One person who for years had been battling the negative effects of mining in Brumadinho, such as contaminated water, was Ka Ribas, together with his movement “Water and mountains from Casa Branca.”

The mountains, he notes, store a great deal of water thanks to their geological structure, and in fact several rivers spring from them.

“We first learned last November of the risk that the dam up there could break,” the 48-year-old recalls. “When it then happened two months later, we could only cry.”

According to the civil defence authority, some 1,500 people were directly affected by the catastrophe. But hotel and restaurant owners are also suffering as tourism has declined since the tragedy.

Minas Gerais state justice authorities are investigating several Vale employees and a subsidiary of the German technical inspection company, Tuev Sued, which twice in 2018 had attested to the stability of the dam.

Chief prosecutor William Coelho told dpa that preliminary findings indicated that Vale, Tuev Sued and other inspection companies had, at least as late as November 2018, been aware of soil liquefaction at the dam.

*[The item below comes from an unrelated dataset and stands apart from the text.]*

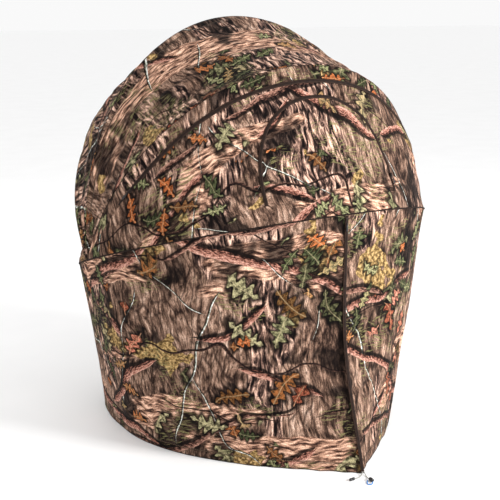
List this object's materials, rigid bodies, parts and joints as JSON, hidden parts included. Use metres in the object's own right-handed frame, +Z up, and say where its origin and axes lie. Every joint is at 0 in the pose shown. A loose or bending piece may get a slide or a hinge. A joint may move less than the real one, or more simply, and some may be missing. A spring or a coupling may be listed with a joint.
{
  "type": "pop up ground blind",
  "caption": "One-person camouflage chair blind: folding chair carrying hinged elliptical hoops, cloth hood with zipped window, and a skirt pegged to the ground.",
  "frame": {"origin": "on the ground, under the middle of the object seen from above", "axes": "+Z up, -Y towards the front of the blind, +X to the occupant's left"},
  "size_m": [1.2592, 1.3078, 1.4011],
  "materials": {
    "camo_cloth": "matte printed woven cloth",
    "zip_tape": "matte",
    "chair_cloth": "matte",
    "hoop_aluminium": "satin",
    "bolt_steel": "satin",
    "zip_metal": "satin",
    "pull_plastic": "satin",
    "cap_rubber": "matte",
    "black_plastic": "satin",
    "tie_cord": "matte",
    "tie_blue": "satin",
    "frame_steel": "satin"
  },
  "bodies": {
    "chair_and_base": {"chair_back_frame": "frame_steel", "back_sling": "chair_cloth", "hub_cross_bar": "frame_steel", "bar_clamp_left": "black_plastic", "bar_clamp_right": "black_plastic", "hub_bolt_left": "bolt_steel", "hub_bolt_right": "bolt_steel", "hub_nut_left": "bolt_steel", "hub_nut_right": "bolt_steel", "ring_hoop": "hoop_aluminium", "front_foot_cap_left": "cap_rubber", "front_foot_cap_right": "cap_rubber", "seat_pivot_bolt_left": "bolt_steel", "seat_pivot_bolt_right": "bolt_steel", "leg_pivot_bolt_left": "bolt_steel", "leg_pivot_bolt_right": "bolt_steel", "skirt_left": "camo_cloth", "skirt_right": "camo_cloth", "front_panel": "camo_cloth", "rear_gore": "camo_cloth", "arc_zip_tape": "zip_tape", "window_zip_tape": "zip_tape", "skirt_zip_tape": "zip_tape", "stake_tie_left": "tie_cord", "stake_tie_right": "tie_cord", "stake_tie_loop": "tie_blue", "stake_tie_toggle": "black_plastic", "stake_tie_lock": "black_plastic"},
    "rear_hoop_body": {"rear_hoop": "hoop_aluminium", "crown_rear_gore": "camo_cloth"},
    "top_hoop_body": {"top_hoop": "hoop_aluminium", "crown_front_gore": "camo_cloth"},
    "front_hoop_body": {"front_hoop": "hoop_aluminium", "visor_lip": "camo_cloth"},
    "seat": {"seat_frame": "frame_steel", "seat_sling": "chair_cloth"},
    "rear_legs": {"rear_leg_frame": "frame_steel", "rear_foot_cap_left": "cap_rubber", "rear_foot_cap_right": "cap_rubber"},
    "window_flap_body": {"window_flap": "camo_cloth"},
    "arc_slider": {"arc_zip_slider": "zip_metal"},
    "arc_tab": {"arc_zip_pull_tab": "pull_plastic"},
    "window_slider": {"window_zip_slider": "zip_metal"},
    "window_tab": {"window_zip_pull_tab": "pull_plastic"},
    "skirt_slider": {"skirt_zip_slider": "zip_metal"},
    "skirt_tab": {"skirt_zip_pull_tab": "pull_plastic"}
  },
  "joints": [
    {"name": "hood_fold", "type": "hinge", "parent": "chair_and_base", "child": "rear_hoop_body", "pos_m": [0, 0.03, 0.64], "axis": [-1, 0, 0], "range_deg": [0, 55], "deforming": ["rear_gore"]},
    {"name": "top_hoop_fold", "type": "hinge", "parent": "rear_hoop_body", "child": "top_hoop_body", "pos_m": [0, 0.03, 0.64], "axis": [-1, 0, 0], "range_deg": [0, 35.2], "deforming": ["crown_rear_gore"]},
    {"name": "front_hoop_fold", "type": "hinge", "parent": "top_hoop_body", "child": "front_hoop_body", "pos_m": [0, 0.03, 0.64], "axis": [-1, 0, 0], "range_deg": [0, 34.1], "deforming": ["crown_front_gore"]},
    {"name": "leg_fold", "type": "hinge", "parent": "chair_and_base", "child": "rear_legs", "pos_m": [0, -0.03875, 0.55], "axis": [-1, 0, 0], "range_deg": [0, 50]},
    {"name": "seat_fold", "type": "hinge", "parent": "chair_and_base", "child": "seat", "pos_m": [0, -0.09575, 0.43], "axis": [1, 0, 0], "range_deg": [0, 60]},
    {"name": "window_fold", "type": "hinge", "parent": "chair_and_base", "child": "window_flap_body", "pos_m": [0, -0.42864, 0.85627], "axis": [-1, 0, 0], "range_deg": [0, 120]},
    {"name": "arc_zip_run", "type": "hinge", "parent": "chair_and_base", "child": "arc_slider", "pos_m": [0.00257, -0.0405, 0.64933], "axis": [0.0016, 0.9022, 0.4313], "range_deg": [0, 129.84]},
    {"name": "arc_tab_lift", "type": "hinge", "parent": "arc_slider", "child": "arc_tab", "pos_m": [-0.56985, -0.15355, 0.88052], "axis": [-0.3001, 0.741, 0.6007], "range_deg": [0, 150]},
    {"name": "window_zip_run", "type": "hinge", "parent": "chair_and_base", "child": "window_slider", "pos_m": [-0.00081, -0.40305, 0.93036], "axis": [0.0095, -0.9546, 0.2977], "range_deg": [0, 193.47]},
    {"name": "window_tab_lift", "type": "hinge", "parent": "window_slider", "child": "window_tab", "pos_m": [0.24706, -0.41947, 0.89714], "axis": [-0.9387, -0.3265, 0.1105], "range_deg": [0, 150]},
    {"name": "skirt_zip_run", "type": "slide", "parent": "chair_and_base", "child": "skirt_slider", "axis": [0, -0.1408, -0.99], "range_m": [0, 0.747]},
    {"name": "skirt_tab_lift", "type": "hinge", "parent": "skirt_slider", "child": "skirt_tab", "pos_m": [0, -0.50869, 0.78772], "axis": [-1, 0, 0], "range_deg": [0, 150]}
  ],
  "couplings": [
    {"joint": "top_hoop_fold", "follows": "hood_fold", "ratio": 0.64},
    {"joint": "front_hoop_fold", "follows": "hood_fold", "ratio": 0.62},
    {"joint": "seat_fold", "follows": "leg_fold", "ratio": 1.2}
  ]
}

“This type of dam was the cheaper, but more risky, variant,” civil defence official Andrade said. In the wake of this catastrophe, dams of this type must be taken out of action in Minais Gerais by 2021.

Vale aims to pay every resident of Brumadhinho some emergency relief money. The first residents of Corrego do Feijao and Parque da Cachoeira recently received their payments. Compensation is also to be paid for the loss of businesses and farms, as well as to relatives of the victims.

The company is also providing water and food every day and has taken measures to prevent the contaminated waters of the Paraopeba River, now mostly regarded as biologically dead, from reaching other streams.

For many people, the money is no comfort. “I would trade the 100,000 reals (25,880 dollars) from Vale if I could be here with my husband again,” Oliveira Costa says.

“We had a house, two cars and were happy. Everything is gone.” Asked what she now wishes for, she says: “That Vale and all the others involved will finally take responsibility for all this.”